The BMJ (British Medical Journal) Group recently conducted a Massachusetts study that found that men were more likely to be readmitted to the hospital when 30 days of discharge than women. For women, 29 of every 100 were readmitted within 30 days while men experienced a readmission rate of 47 out of every 100 — nearly half of the study’s male population.
The study’s conclusion? “In our data, male subjects had a higher rate of hospital utilisation within 30 days of discharge than female subjects. For men — but not for women — risk factors were being retired, unmarried, having depressive symptoms and having no PCP [primary care physician] visit within 30 days. Interventions addressing these factors might lower hospital utilisation rates observed among men.”

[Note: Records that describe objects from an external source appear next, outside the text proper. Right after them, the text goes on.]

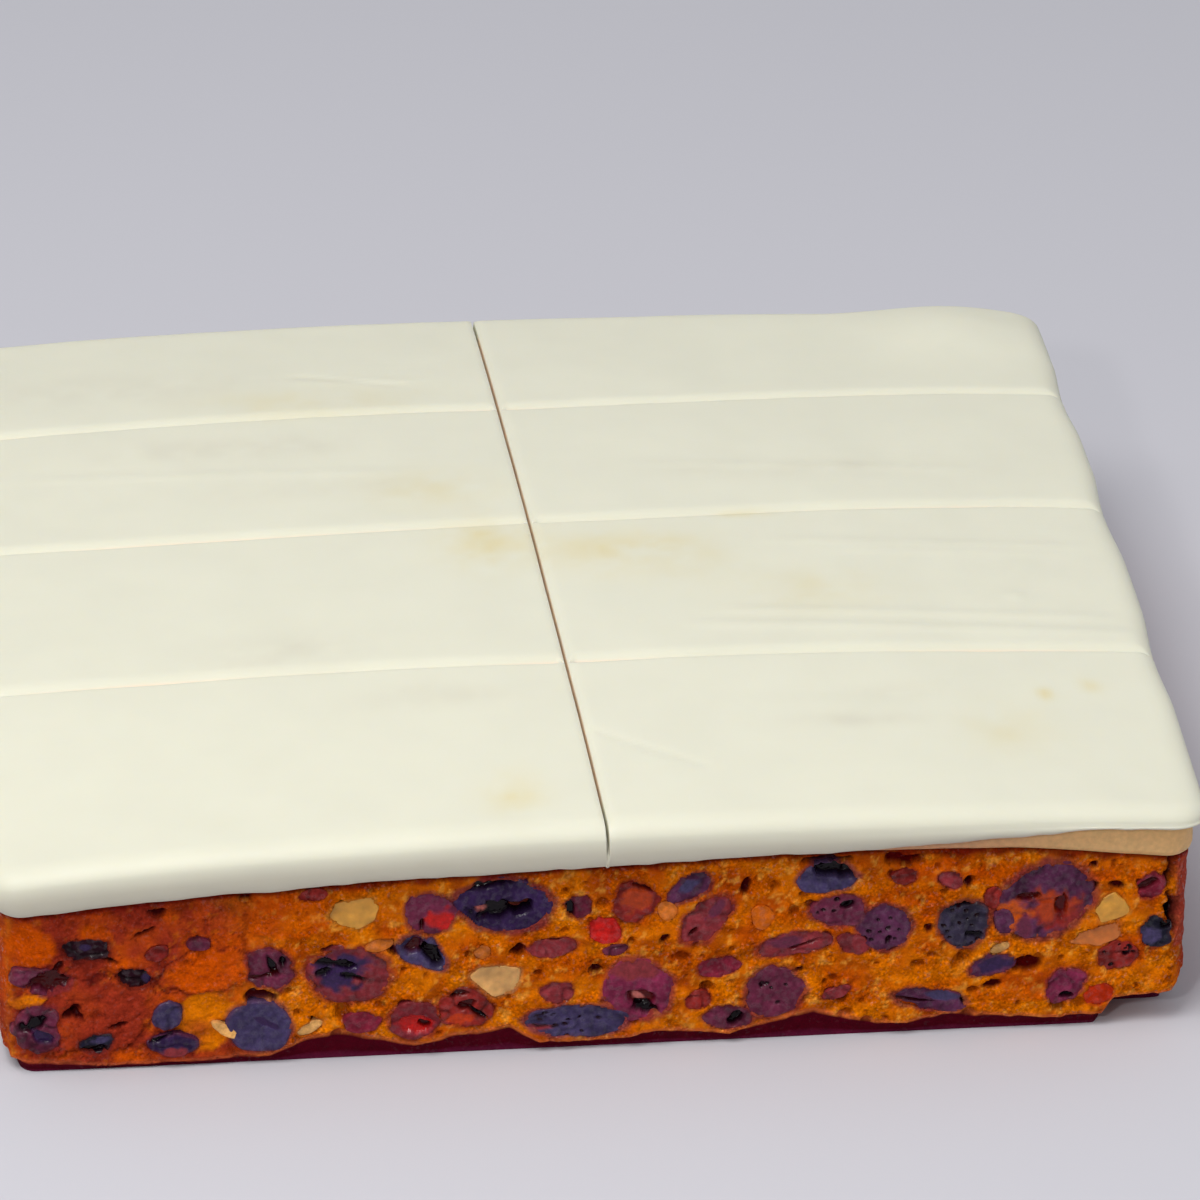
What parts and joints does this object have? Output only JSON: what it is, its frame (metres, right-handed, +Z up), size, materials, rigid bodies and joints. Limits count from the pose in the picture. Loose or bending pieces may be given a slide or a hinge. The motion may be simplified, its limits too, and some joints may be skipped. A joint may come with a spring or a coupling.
{
  "type": "fruit cake",
  "caption": "Square slab of dark rich fruit cake under a marzipan layer and a thick sheet of white icing, which is scored into bars; one side is cut and shows the fruit.",
  "frame": {"origin": "on the table, under the middle of the slab", "axes": "+Z up; the knife-cut face with the fruit looks along -Y; X runs along that face"},
  "size_m": [0.213, 0.2105, 0.0473],
  "materials": {
    "icing": "satin",
    "marzipan": "matt",
    "crumb": "matt",
    "raisin": "moist gloss",
    "cherry": "moist gloss",
    "almond": "satin",
    "peel": "moist gloss"
  },
  "bodies": {
    "root": {"icing": "icing", "marzipan": "marzipan", "cake": "crumb", "raisin_01": "raisin", "raisin_02": "raisin", "raisin_03": "raisin", "raisin_04": "raisin", "raisin_05": "raisin", "raisin_06": "raisin", "raisin_07": "raisin", "raisin_08": "raisin", "raisin_09": "raisin", "raisin_10": "raisin", "raisin_11": "raisin", "raisin_12": "raisin", "raisin_13": "raisin", "raisin_14": "raisin", "raisin_15": "raisin", "raisin_16": "raisin", "raisin_17": "raisin", "raisin_18": "raisin", "raisin_19": "raisin", "raisin_20": "raisin", "raisin_21": "raisin", "raisin_22": "raisin", "raisin_23": "raisin", "raisin_24": "raisin", "raisin_25": "raisin", "raisin_26": "raisin", "raisin_27": "raisin", "raisin_28": "raisin", "raisin_29": "raisin", "raisin_30": "raisin", "raisin_31": "raisin", "raisin_32": "raisin", "raisin_33": "raisin", "raisin_34": "raisin", "raisin_35": "raisin", "raisin_36": "raisin", "raisin_37": "raisin", "raisin_38": "raisin", "raisin_39": "raisin", "raisin_40": "raisin", "raisin_41": "raisin", "raisin_42": "raisin", "raisin_43": "raisin", "cherry_01": "cherry", "cherry_02": "cherry", "cherry_03": "cherry", "cherry_04": "cherry", "cherry_05": "cherry", "cherry_06": "cherry", "cherry_07": "cherry", "cherry_08": "cherry", "almond_01": "almond", "almond_02": "almond", "almond_03": "almond", "almond_04": "almond", "almond_05": "almond", "peel_01": "peel"}
  },
  "joints": []
}
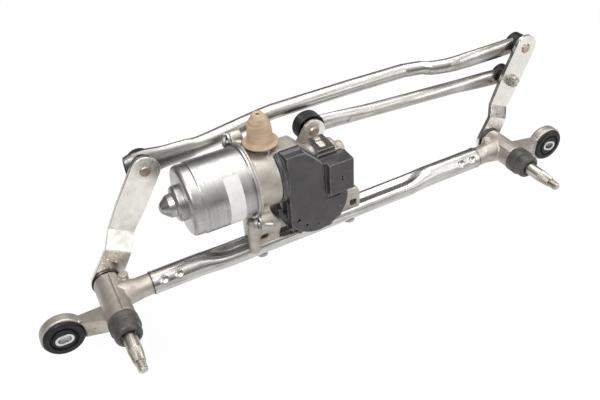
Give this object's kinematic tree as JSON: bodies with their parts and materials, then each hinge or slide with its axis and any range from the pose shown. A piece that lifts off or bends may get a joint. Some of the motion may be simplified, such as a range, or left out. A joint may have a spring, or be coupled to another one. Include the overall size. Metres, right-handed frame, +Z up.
{
  "type": "windscreen wiper linkage",
  "caption": "Windscreen wiper linkage: tubular frame with two spindle housings, geared motor, crank, levers and link rods.",
  "frame": {"origin": "on the left spindle's axis, where its plain shaft leaves the seal cap", "axes": "+X along the frame tube from the left spindle towards the right one, -Y the way both spindles point out, +Z up"},
  "size_m": [0.5723, 0.1479, 0.1726],
  "materials": {
    "galvanised_tube": "galvanised, soft streaks",
    "cast_alloy": "as cast, fine grain",
    "grommet_rubber": "satin moulded rubber",
    "bright_zinc": "bright zinc plate",
    "sintered_bronze": "oiled sintered bronze",
    "cap_plastic": "satin",
    "motor_steel": "drawn and zinc plated",
    "magnet_ceramic": "dark ceramic",
    "screw_steel": "zinc plate",
    "brush_plastic": "moulded",
    "cover_plastic": "satin moulded",
    "board_laminate": "lacquered",
    "pin_tin": "tinned",
    "vent_rubber": "soft tan rubber",
    "rotor_steel": "ground steel",
    "winding_copper": "enamelled copper",
    "wheel_nylon": "natural nylon",
    "lever_zinc": "zinc plated sheet",
    "stud_steel": "turned and zinc plated",
    "rod_steel": "galvanised tube",
    "socket_plastic": "moulded"
  },
  "bodies": {
    "frame_assembly": {"frame_tube": "galvanised_tube", "left_housing": "cast_alloy", "right_housing": "cast_alloy", "left_grommet": "grommet_rubber", "right_grommet": "grommet_rubber", "left_eye_bush": "bright_zinc", "right_eye_bush": "bright_zinc", "left_bearing_bushes": "sintered_bronze", "right_bearing_bushes": "sintered_bronze", "left_seal_cap": "cap_plastic", "right_seal_cap": "cap_plastic", "left_washers": "bright_zinc", "right_washers": "bright_zinc", "motor_can": "motor_steel", "field_magnets": "magnet_ceramic", "can_screws": "screw_steel", "brush_plate": "brush_plastic", "end_bearing": "sintered_bronze", "casing_bearings": "sintered_bronze", "gear_casing": "cast_alloy", "foot_screws": "screw_steel", "output_bush": "sintered_bronze", "gear_cover": "cover_plastic", "circuit_board": "board_laminate", "connector_pins": "pin_tin", "vent_cap": "vent_rubber"},
    "motor_rotor": {"armature": "rotor_steel", "windings": "winding_copper", "commutator": "winding_copper", "worm": "rotor_steel"},
    "crank": {"worm_wheel": "wheel_nylon", "output_shaft": "rotor_steel", "crank_arm": "lever_zinc", "crank_nut": "screw_steel", "crank_ball_stud": "stud_steel"},
    "right_arm": {"right_spindle": "stud_steel", "right_circlip": "bright_zinc", "right_lever": "lever_zinc", "right_ball_stud": "stud_steel", "mid_ball_stud": "stud_steel", "mid_stud_nut": "screw_steel"},
    "left_arm": {"left_spindle": "stud_steel", "left_circlip": "bright_zinc", "left_lever": "lever_zinc", "left_ball_stud": "stud_steel"},
    "long_link": {"long_rod": "rod_steel", "long_rod_open_socket": "socket_plastic", "long_rod_socket": "socket_plastic"},
    "short_link": {"short_rod": "rod_steel", "crank_boot": "socket_plastic", "short_rod_socket": "socket_plastic"}
  },
  "joints": [
    {"name": "right_lever_swing", "type": "hinge", "parent": "frame_assembly", "child": "right_arm", "pos_m": [0.414, 0, 0.011], "axis": [0, 1, 0], "range_deg": [-60, 21]},
    {"name": "left_lever_swing", "type": "hinge", "parent": "frame_assembly", "child": "left_arm", "pos_m": [0, 0, 0], "axis": [0, 1, 0], "range_deg": [-57, 20]},
    {"name": "crank_turn", "type": "hinge", "parent": "frame_assembly", "child": "crank", "pos_m": [0.1877, 0, 0.0431], "axis": [0, 1, 0], "range_deg": [-82.5, 29]},
    {"name": "long_rod_swing", "type": "hinge", "parent": "right_arm", "child": "long_link", "pos_m": [0.45307, 0.08172, 0.10305], "axis": [0, 1, 0], "range_deg": [-22.5, 63]},
    {"name": "short_rod_swing", "type": "hinge", "parent": "right_arm", "child": "short_link", "pos_m": [0.43967, 0.08172, 0.07148], "axis": [0, 1, 0], "range_deg": [-22, 61]},
    {"name": "motor_spin", "type": "hinge", "parent": "frame_assembly", "child": "motor_rotor", "pos_m": [0.1, 0.05, 0.0746], "axis": [1, 0, 0], "continuous": true}
  ],
  "couplings": [
    {"joint": "left_lever_swing", "follows": "right_lever_swing", "ratio": 0.9451},
    {"joint": "crank_turn", "follows": "right_lever_swing", "ratio": 1.3683},
    {"joint": "long_rod_swing", "follows": "right_lever_swing", "ratio": -1.0422},
    {"joint": "short_rod_swing", "follows": "right_lever_swing", "ratio": -1.0015}
  ]
}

And that is something healthcare organizations really want to do. We all know why, but let’s say it all together one more time. The U.S. Department of Health and Human Services’ initiative Partnership for Patients seeks to reduce hospital readmissions by 20 percent in 2013 compared to 2010. And Medicare will begin paying reduced rates for what it deems as potentially avoidable readmissions of certain cases, such as pneumonia and heart disease.
So, one study says that women tend to seek more information regarding their care than men and another study says that women’s hospital readmission rates are also lower than men’s. However, the very opposite is true for men in both studies.
Is communication key? Will it lead to better patient adherence and successful transitions between care settings, thus reducing readmission rates?
A geneticist and oncologist Jennifer Kelly seems to think so, and I’m sure she’s not the only physician who does. Her KevinMD blog post, Essential patient communication tips for physicians, gives advice on how and why doctors should improve their communication skills.
“Patients who understand their doctors are more likely to acknowledge health problems, understand their treatment options, modify their behavior accordingly, and follow their medication schedules. In fact, research has shown that effective patient-physician communication can improve a patient’s health as quantifiably as many drugs—perhaps providing a partial explanation for the powerful placebo effect seen in clinical trials,” she writes.